Impact socioéconomique et politique du conflit Boko Haram
Le climat sécuritaire délétère qui règne dans la région de l’Extrême-Nord a aggravé les difficultés d’une région déjà confrontée à d’importants défis socio-économiques. Les piliers de l’économie locale (l’élevage, l’agriculture, le commerce transfrontalier et le tourisme) sont aujourd’hui fortement ébranlés par le phénomène Boko Haram. Cette triste réalité a attisé la précarité des paysans. Le secteur touristique connaît lui aussi un déclin inouï. La situation sociale s’est elle aussi considérablement dégradée après l’abandon des écoles et la désertion des centres de santé par les fonctionnaires. Des paysans très vulnérables ont abandonné leur maison, bétail, champs pour échapper aux violences meurtrières de Boko Haram. Ce désarroi crée un profond malaise social potentiellement dangereux pour la cohabitation pacifique dans une région qui accueille depuis 2013 une forte communauté de réfugiés et de déplacés internes. L’envahissement des terres habitables, l’occupation de l’espace agricole, la dévastation des champs par le bétail des déplacés et la stigmatisation de certains réfugiés, ont nourri des tensions intercommunautaires et inscrit la cohésion sociale dans un nouveau cycle de conflits.
Futurs possibles de la crise sécuritaire dans l’extrême-nord Cameroun
Les changements induits par le conflit et les dynamiques de l’environnement économique sous régional alimentent de nombreuses inquiétudes et renforcent la vraisemblance des hypothèses les plus pessimistes sur l’avenir du conflit Boko Haram.
- Les épreuves difficiles de certains réfugiés nigérians au Cameroun représentent une bombe à retardement qui pourrait prolonger le conflit dans la durée.
- La surpopulation carcérale dans la prison de Maroua où sont écroués plusieurs présumés membres de Boko Haram, en attente de procès, est préoccupante. Le risque que cette prison devienne une future académie du djihad n’est pas à négliger, même s’il faut tempérer cette hypothèse en signalant que la majorité des « radicalisés » incarcérés à Maroua ou à la prison centrale de Yaoundé, sont moins des radicalisés idéologiques portés par une conviction inébranlable de défendre l’islam, que des adeptes et militants opportunistes qui voulaient tirer profit d’une collaboration, fut- elle furtive, avec Boko Haram.
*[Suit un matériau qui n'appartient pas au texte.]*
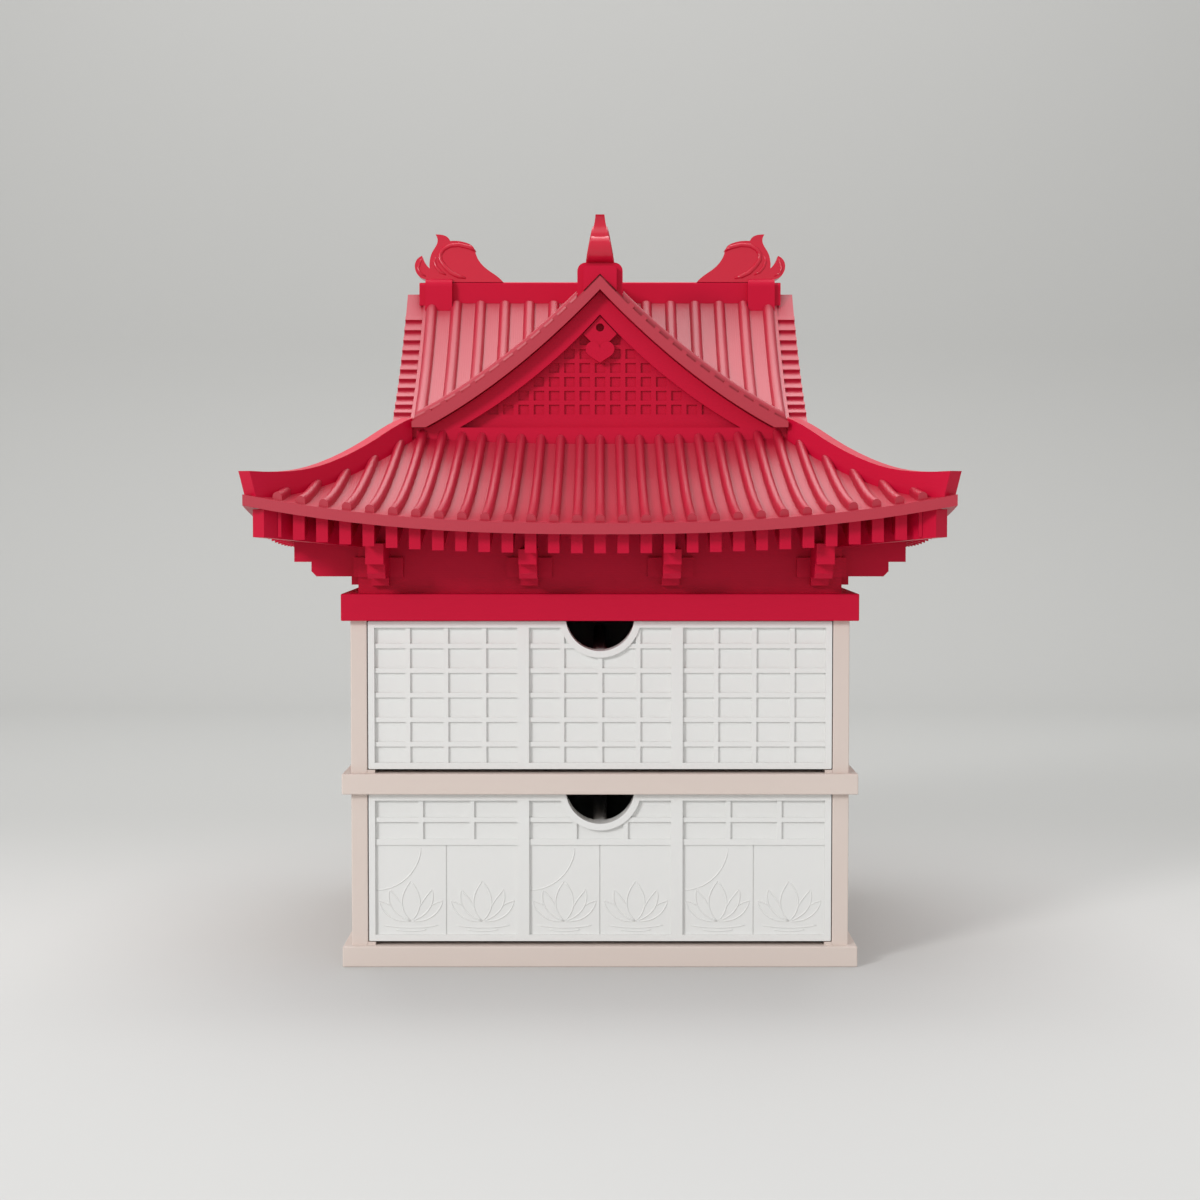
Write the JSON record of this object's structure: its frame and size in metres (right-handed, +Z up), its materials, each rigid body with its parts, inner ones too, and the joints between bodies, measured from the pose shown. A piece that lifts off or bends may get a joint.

- Salués pour leurs énormes sacrifices mais redoutés pour les risques sécuritaires qu’ils pourraient attiser dans l’avenir, les comités de vigilance suscitent la controverse. Seront-ils le prochain problème sécuritaire post- Boko Haram ? C’est la crainte partagée par ceux qui appréhendent une mutation des comités de vigilance en organisation prédatrice criminelle ou en milice locale alimentant la violence communautaire. La composition de cette entité nourrit cette crainte. En dehors des communautés victimes des exactions de la nébuleuse islamiste, les comités de vigilance mobilisent aussi d’anciens brigands, coupeurs de route, contrebandiers qui, une fois sevrés de leurs revenus avec la fin des hostilités, pourraient reprendre leur carrière criminelle et alimenter une économie de guerre. D’ailleurs, on a ainsi assisté à l’arrestation de plusieurs chefs ou membres des comités de vigilance pour coactions ou complicité avec Boko Haram. Le spectre de la politisation des comités de vigilance ou leur instrumentalisation par des entrepreneurs politiques locaux ou nationaux pour conserver leur fief devra être envisagé dans un contexte de grande incertitude politique sur l’après-Biya ou de compétitions électorales aiguës.